● Given task
Write out the whole of the material exactly.

● Available data
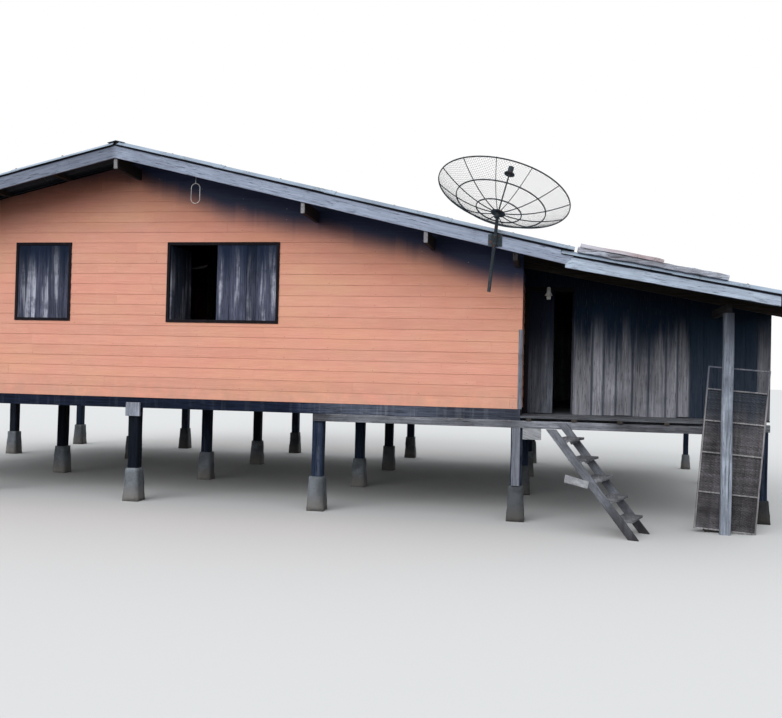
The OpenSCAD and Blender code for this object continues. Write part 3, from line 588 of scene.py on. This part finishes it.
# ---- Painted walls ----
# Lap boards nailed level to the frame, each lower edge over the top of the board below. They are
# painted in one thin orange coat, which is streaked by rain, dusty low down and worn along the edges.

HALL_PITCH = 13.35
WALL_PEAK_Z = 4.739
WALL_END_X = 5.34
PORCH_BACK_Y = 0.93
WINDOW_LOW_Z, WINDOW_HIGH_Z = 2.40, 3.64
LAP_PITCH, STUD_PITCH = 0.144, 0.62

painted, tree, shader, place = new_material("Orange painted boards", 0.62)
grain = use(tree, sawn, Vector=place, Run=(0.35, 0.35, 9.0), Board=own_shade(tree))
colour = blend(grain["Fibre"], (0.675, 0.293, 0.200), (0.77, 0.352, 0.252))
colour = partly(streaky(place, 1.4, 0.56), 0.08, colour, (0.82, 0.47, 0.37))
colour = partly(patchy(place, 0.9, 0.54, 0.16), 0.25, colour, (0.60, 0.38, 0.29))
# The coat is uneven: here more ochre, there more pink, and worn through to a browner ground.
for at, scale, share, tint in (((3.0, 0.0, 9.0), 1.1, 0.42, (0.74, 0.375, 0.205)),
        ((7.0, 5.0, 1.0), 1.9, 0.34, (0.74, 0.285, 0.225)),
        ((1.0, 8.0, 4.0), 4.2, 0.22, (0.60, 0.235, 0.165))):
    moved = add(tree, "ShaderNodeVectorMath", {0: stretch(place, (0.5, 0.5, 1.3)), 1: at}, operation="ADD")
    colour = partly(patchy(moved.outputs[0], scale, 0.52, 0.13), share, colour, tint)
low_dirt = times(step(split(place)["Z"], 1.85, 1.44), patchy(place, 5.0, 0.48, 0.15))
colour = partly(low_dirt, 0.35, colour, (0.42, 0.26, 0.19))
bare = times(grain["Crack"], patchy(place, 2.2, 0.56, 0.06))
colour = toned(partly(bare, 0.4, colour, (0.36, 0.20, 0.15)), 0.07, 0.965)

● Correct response
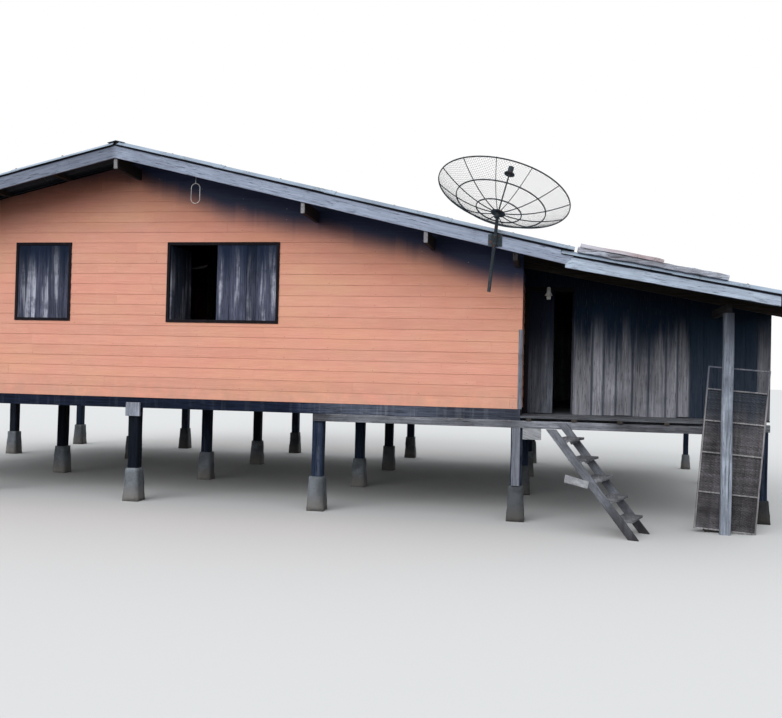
The OpenSCAD and Blender code for this object continues. Write part 3, from line 588 of scene.py on. This part finishes it.
# ---- Painted walls ----
# Lap boards nailed level to the frame, each lower edge over the top of the board below. They are
# painted in one thin orange coat, which is streaked by rain, dusty low down and worn along the edges.

HALL_PITCH = 13.35
WALL_PEAK_Z = 4.739
WALL_END_X = 5.34
PORCH_BACK_Y = 0.93
WINDOW_LOW_Z, WINDOW_HIGH_Z = 2.40, 3.64
LAP_PITCH, STUD_PITCH = 0.144, 0.62

painted, tree, shader, place = new_material("Orange painted boards", 0.62)
grain = use(tree, sawn, Vector=place, Run=(0.35, 0.35, 9.0), Board=own_shade(tree))
colour = blend(grain["Fibre"], (0.675, 0.293, 0.200), (0.77, 0.352, 0.252))
colour = partly(streaky(place, 1.4, 0.56), 0.08, colour, (0.82, 0.47, 0.37))
colour = partly(patchy(place, 0.9, 0.54, 0.16), 0.25, colour, (0.60, 0.38, 0.29))
# The coat is uneven: here more ochre, there more pink, and worn through to a browner ground.
for at, scale, share, tint in (((3.0, 0.0, 9.0), 1.1, 0.42, (0.74, 0.375, 0.205)),
        ((7.0, 5.0, 1.0), 1.9, 0.34, (0.74, 0.285, 0.225)),
        ((1.0, 8.0, 4.0), 4.2, 0.22, (0.60, 0.235, 0.165))):
    moved = add(tree, "ShaderNodeVectorMath", {0: stretch(place, (0.5, 0.5, 1.3)), 1: at}, operation="ADD")
    colour = partly(patchy(moved.outputs[0], scale, 0.52, 0.13), share, colour, tint)
low_dirt = times(step(split(place)["Z"], 1.85, 1.44), patchy(place, 5.0, 0.48, 0.15))
colour = partly(low_dirt, 0.35, colour, (0.42, 0.26, 0.19))
bare = times(grain["Crack"], patchy(place, 2.2, 0.56, 0.06))
colour = toned(partly(bare, 0.4, colour, (0.36, 0.20, 0.15)), 0.07, 0.965)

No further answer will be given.